A partition case file is, by nature, dense in personal data: identification of the parties, family relationships, photographs of assets in private homes, economic valuations and, sometimes, sensitive data on health or beliefs when an asset has that nature (books, medical devices, religious objects). The GDPR requires all of this to be handled within a clear framework.
Legal basis for processing
The usual legal basis is not consent (which would be revocable and ill-suited to a contentious procedure), but compliance with a legal obligation or the legitimate interest of the controller, linked to the legal function being performed. In court proceedings, the performance of a task carried out in the public interest also applies.
Minimisation: only what is necessary
Minimisation is the most useful operating principle. Every data item in the file should be justifiable with the question 'is this strictly necessary for the partition?'. If a field adds no evidentiary or management value, it should not be collected. The same applies to photographs: focus on the asset, not the surrounding home.
Roles: controller and processor
The professional firm or judicial body conducting the partition is the data controller.

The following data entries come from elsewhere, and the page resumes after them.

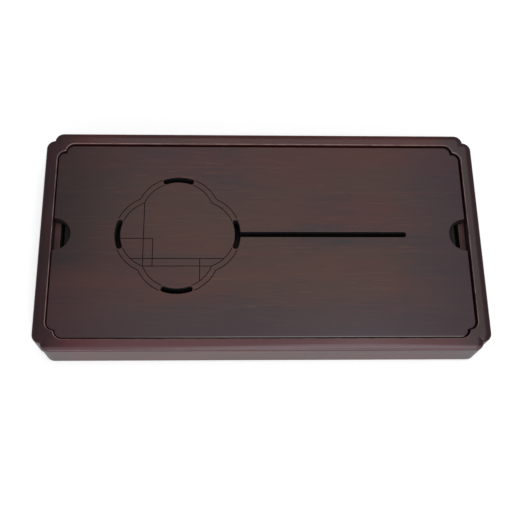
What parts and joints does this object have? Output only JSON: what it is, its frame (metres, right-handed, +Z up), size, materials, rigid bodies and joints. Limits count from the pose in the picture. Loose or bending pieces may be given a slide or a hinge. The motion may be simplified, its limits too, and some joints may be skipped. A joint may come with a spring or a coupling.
{
  "type": "gongfu tea tray",
  "caption": "Rectangular gongfu tea tray of dark red-brown lacquered wood, with a lift-out drain board that has a four-lobed window of curved slots and one straight slot, over a removable plastic basin.",
  "frame": {"origin": "on the table under the middle of the tray", "axes": "+X along the tray's length to the right as seen from the front, +Y from the front to the back, +Z up"},
  "size_m": [0.57, 0.3, 0.053],
  "materials": {
    "lacquered_rail": "gloss lacquer over dark stained wood, fine straight grain",
    "lacquered_board": "satin lacquer over dark stained wood, fine straight grain",
    "plain_wood": "bare beech",
    "stained_panel": "dark stained panel, matte",
    "stained_cleat": "dark stained wood, satin",
    "foot_rubber": "matte rubber",
    "screw_steel": "zinc plated",
    "basin_plastic": "fine moulded texture"
  },
  "bodies": {
    "frame": {"front_rail": "lacquered_rail", "back_rail": "lacquered_rail", "left_rail": "lacquered_rail", "right_rail": "lacquered_rail", "mitre_keys": "plain_wood", "bottom_panel": "stained_panel", "foot_front_left": "foot_rubber", "foot_front_right": "foot_rubber", "foot_back_left": "foot_rubber", "foot_back_right": "foot_rubber", "foot_screws": "screw_steel"},
    "drain_board": {"board_stave_1": "lacquered_board", "board_stave_2": "lacquered_board", "board_stave_3": "lacquered_board", "board_stave_4": "lacquered_board", "board_stave_5": "lacquered_board", "board_stave_6": "lacquered_board", "board_stave_7": "lacquered_board", "cleat_left": "stained_cleat", "cleat_right": "stained_cleat", "cleat_screws": "screw_steel"},
    "water_tray": {"water_tray": "basin_plastic"}
  },
  "joints": [
    {"name": "board_lift", "type": "slide", "parent": "frame", "child": "drain_board", "axis": [0, 0, 1], "range_m": [0, 0.12]},
    {"name": "basin_lift", "type": "slide", "parent": "frame", "child": "water_tray", "axis": [0, 0, 1], "range_m": [0, 0.06]}
  ],
  "couplings": [
    {"joint": "basin_lift", "follows": "board_lift", "ratio": 0.5}
  ]
}
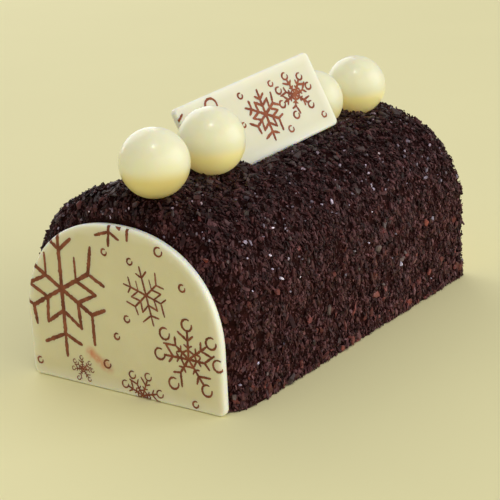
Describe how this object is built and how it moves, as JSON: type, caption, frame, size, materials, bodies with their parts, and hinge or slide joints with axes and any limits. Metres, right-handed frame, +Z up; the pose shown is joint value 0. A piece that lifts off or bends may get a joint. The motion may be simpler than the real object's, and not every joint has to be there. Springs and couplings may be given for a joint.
{
  "type": "yule log cake",
  "caption": "Dark yule log cake with a flaky chocolate coat, white chocolate end plates, and chocolate balls and a plaque along its ridge.",
  "frame": {"origin": "under the middle of the whole, on the surface the cake stands on", "axes": "+X along the log from the near end plate to the far one, +Z up; the plaque faces -Y"},
  "size_m": [0.1694, 0.0892, 0.0986],
  "materials": {
    "crust": "dark chocolate flakes, uneven, dull with small glints",
    "end_plate": "cast white chocolate, satin, with a brown snowflake print",
    "ball": "moulded white chocolate shell, satin gloss",
    "plaque": "cast white chocolate, satin"
  },
  "bodies": {
    "root": {"log": "crust", "end_plate_near": "end_plate", "end_plate_far": "end_plate", "ball_1": "ball", "ball_2": "ball", "ball_3": "ball", "ball_4": "ball", "plaque": "plaque"}
  },
  "joints": []
}
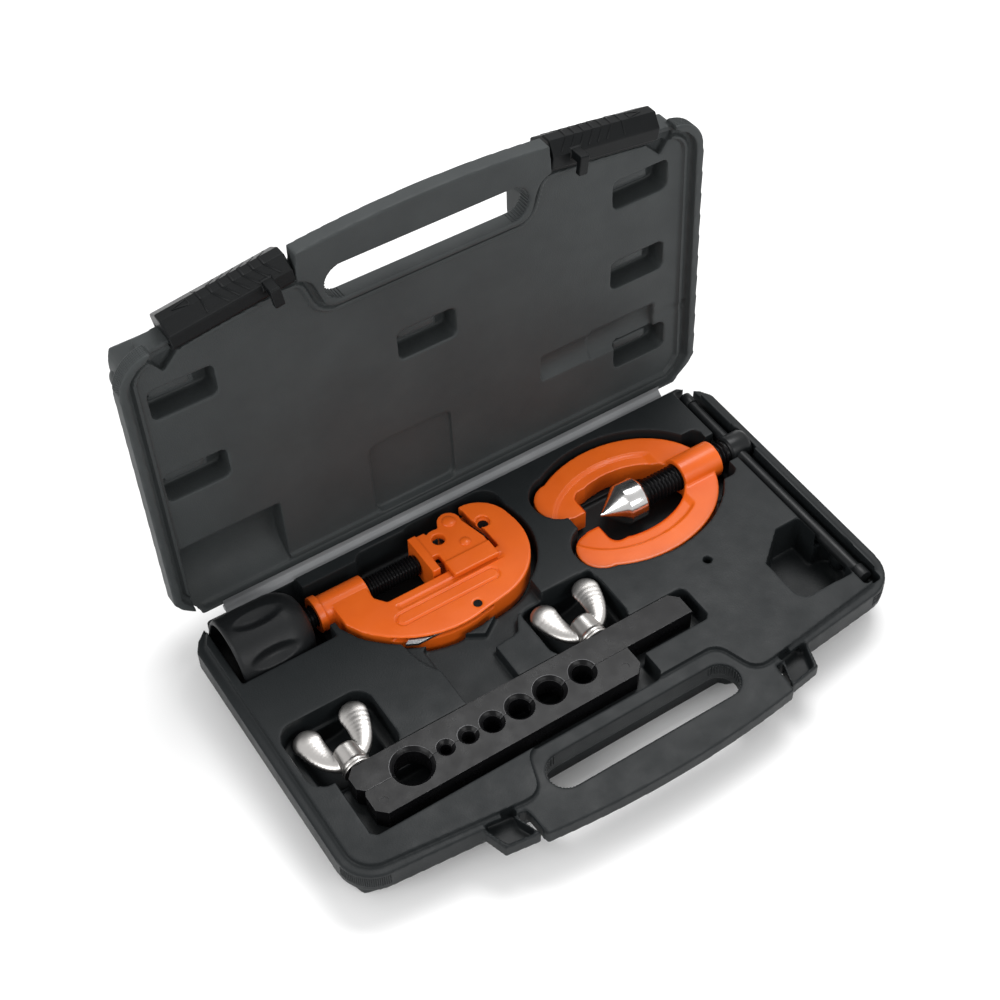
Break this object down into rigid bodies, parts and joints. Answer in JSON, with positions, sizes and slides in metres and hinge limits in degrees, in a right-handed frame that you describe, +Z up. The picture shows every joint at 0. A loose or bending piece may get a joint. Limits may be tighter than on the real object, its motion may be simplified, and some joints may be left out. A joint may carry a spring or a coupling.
{
  "type": "flaring and pipe cutting kit",
  "caption": "Open moulded carry case holding a screw-feed pipe cutter, a flaring yoke with cone and T-bar, and a split clamping bar with wing nuts.",
  "frame": {"origin": "centre of the case's underside, on the surface it stands on", "axes": "+X along the case from the cutter's knob to the yoke's T-bar, +Y from the handle to the lid's hinge, +Z up"},
  "size_m": [0.279, 0.2089, 0.1982],
  "materials": {
    "case_plastic": "fine-grained charcoal polyethylene, softly moulded",
    "latch_plastic": "black latch plastic with moulded arrow ribs",
    "orange_paint": "glossy orange enamel on castings",
    "black_oxide": "black oxide with bright worn edges",
    "knob_plastic": "black moulded knob",
    "zinc_plate": "bright zinc plate",
    "tool_steel": "ground hardened steel"
  },
  "bodies": {
    "case_base": {"case_base": "case_plastic", "hinge_band": "case_plastic"},
    "lid": {"case_lid": "case_plastic"},
    "latch_left": {"latch_left": "latch_plastic"},
    "latch_right": {"latch_right": "latch_plastic"},
    "cutter": {"cutter_frame": "orange_paint", "wheel_pin": "black_oxide", "reamer_pivot": "black_oxide"},
    "wheel": {"cutter_wheel": "tool_steel"},
    "reamer": {"reamer_blade": "tool_steel"},
    "carriage": {"cutter_carriage": "orange_paint", "roller_pins": "zinc_plate"},
    "roller_f": {"roller_front": "tool_steel"},
    "roller_r": {"roller_rear": "tool_steel"},
    "feed": {"feed_screw": "black_oxide", "feed_circlip": "zinc_plate", "feed_knob": "knob_plastic"},
    "yoke": {"yoke_frame": "orange_paint"},
    "cone": {"flaring_cone": "zinc_plate"},
    "press": {"press_screw": "black_oxide", "cone_washer": "black_oxide", "screw_head": "black_oxide"},
    "tbar": {"t_bar": "black_oxide", "t_bar_end_front": "black_oxide", "t_bar_end_rear": "black_oxide"},
    "clamp_rear": {"bar_rear": "black_oxide", "washer_left": "zinc_plate", "washer_right": "zinc_plate"},
    "clamp_front": {"bar_front": "black_oxide", "stud_left": "black_oxide", "stud_right": "black_oxide", "stud_pins": "black_oxide"},
    "nut_left": {"wing_nut_left": "zinc_plate"},
    "nut_right": {"wing_nut_right": "zinc_plate"}
  },
  "joints": [
    {"name": "lid_hinge", "type": "hinge", "parent": "case_base", "child": "lid", "pos_m": [0, 0.09, 0.025], "axis": [-1, 0, 0], "range_deg": [-93, 87]},
    {"name": "latch_left_slide", "type": "slide", "parent": "lid", "child": "latch_left", "axis": [-0.9903, -0.0073, -0.139], "range_m": [0, 0.005]},
    {"name": "latch_right_slide", "type": "slide", "parent": "lid", "child": "latch_right", "axis": [0.9903, -0.0073, -0.139], "range_m": [0, 0.005]},
    {"name": "cutter_lift", "type": "slide", "parent": "case_base", "child": "cutter", "axis": [0, 0, 1], "range_m": [0, 0.08]},
    {"name": "wheel_spin", "type": "hinge", "parent": "cutter", "child": "wheel", "pos_m": [0.00215, 0.0671, 0.0212], "axis": [0, 0, 1], "continuous": true},
    {"name": "reamer_fold", "type": "hinge", "parent": "cutter", "child": "reamer", "pos_m": [-0.02495, 0.0289, 0.0255], "axis": [0, 0, 1], "range_deg": [0, 60]},
    {"name": "carriage_feed", "type": "slide", "parent": "cutter", "child": "carriage", "axis": [1, 0, 0], "range_m": [-0.00038, 0.0025]},
    {"name": "feed_turn", "type": "hinge", "parent": "carriage", "child": "feed", "pos_m": [-0.05965, 0.0671, 0.0212], "axis": [1, 0, 0], "range_deg": [-95, 610]},
    {"name": "roller_front_spin", "type": "hinge", "parent": "carriage", "child": "roller_f", "pos_m": [-0.01165, 0.0601, 0.0212], "axis": [0, 0, 1], "continuous": true},
    {"name": "roller_rear_spin", "type": "hinge", "parent": "carriage", "child": "roller_r", "pos_m": [-0.01165, 0.0741, 0.0212], "axis": [0, 0, 1], "continuous": true},
    {"name": "yoke_lift", "type": "slide", "parent": "case_base", "child": "yoke", "axis": [0, 0, 1], "range_m": [0, 0.08]},
    {"name": "cone_advance", "type": "slide", "parent": "yoke", "child": "cone", "axis": [-1, 0, 0], "range_m": [0, 0.00005]},
    {"name": "press_turn", "type": "hinge", "parent": "cone", "child": "press", "pos_m": [0.10035, 0.0436, 0.0221], "axis": [-1, 0, 0], "range_deg": [-1, 10]},
    {"name": "t_bar_slide", "type": "slide", "parent": "press", "child": "tbar", "axis": [0, 1, 0], "range_m": [-0.004, 0.001]},
    {"name": "clamp_lift", "type": "slide", "parent": "case_base", "child": "clamp_rear", "axis": [0, 0, 1], "range_m": [0, 0.08]},
    {"name": "clamp_open", "type": "slide", "parent": "clamp_rear", "child": "clamp_front", "axis": [0, -1, 0], "range_m": [0, 0.0025]},
    {"name": "nut_left_turn", "type": "hinge", "parent": "clamp_rear", "child": "nut_left", "pos_m": [-0.1102, -0.0068, 0.0225], "axis": [0, 1, 0], "range_deg": [-10, 730]},
    {"name": "nut_right_turn", "type": "hinge", "parent": "clamp_rear", "child": "nut_right", "pos_m": [0.0088, -0.0068, 0.0225], "axis": [0, 1, 0], "range_deg": [-10, 730]}
  ],
  "couplings": [
    {"joint": "feed_turn", "follows": "carriage_feed", "rad_per_m": 4188.8},
    {"joint": "press_turn", "follows": "cone_advance", "rad_per_m": 3141.6},
    {"joint": "nut_left_turn", "follows": "clamp_open", "rad_per_m": 5026.5},
    {"joint": "nut_right_turn", "follows": "clamp_open", "rad_per_m": 5026.5}
  ]
}
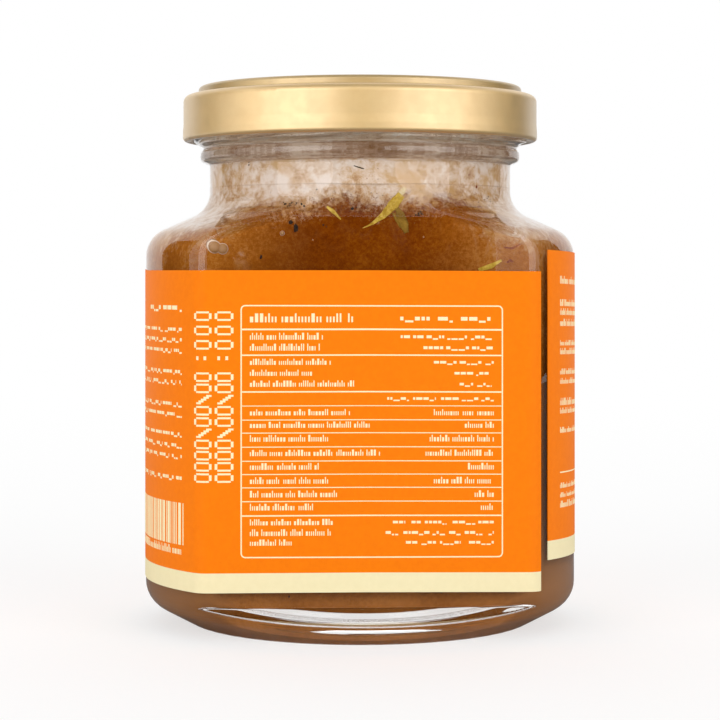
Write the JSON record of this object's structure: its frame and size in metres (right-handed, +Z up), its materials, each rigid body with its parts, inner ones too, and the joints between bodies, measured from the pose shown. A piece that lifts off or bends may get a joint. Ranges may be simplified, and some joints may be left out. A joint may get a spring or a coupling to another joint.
{
  "type": "honey jar",
  "caption": "Filled glass honey jar with flat label panels, a twist-off cap, a wrap-round paper label, and froth on the honey.",
  "frame": {"origin": "middle of the foot, on the surface the jar stands on", "axes": "+Z up along the jar's axis, the front label panel faces -Y, +X to the right of someone facing it"},
  "size_m": [0.0878, 0.0867, 0.1088],
  "materials": {
    "clear_glass": "gloss",
    "cap_lacquer": "satin gold",
    "honey": "gloss",
    "honey_froth": "matt",
    "label_paper": "matt"
  },
  "bodies": {
    "root": {"glass_jar": "clear_glass", "twist_cap": "cap_lacquer", "honey": "honey", "froth": "honey_froth", "label": "label_paper"}
  },
  "joints": []
}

The technological platform that hosts the data acts as a processor and must sign the data processing agreement (Article 28) governing instructions, sub-processors, security measures and the return or deletion of data at the end of the engagement.
Retention and deletion
- Retention during the procedure and the appeal or enforcement periods established by the applicable law.
- Blocking and historical archive for residual evidentiary purposes (typically tied to civil limitation rules).
- Effective deletion at the end of the retention period, with a record of the deletion operation.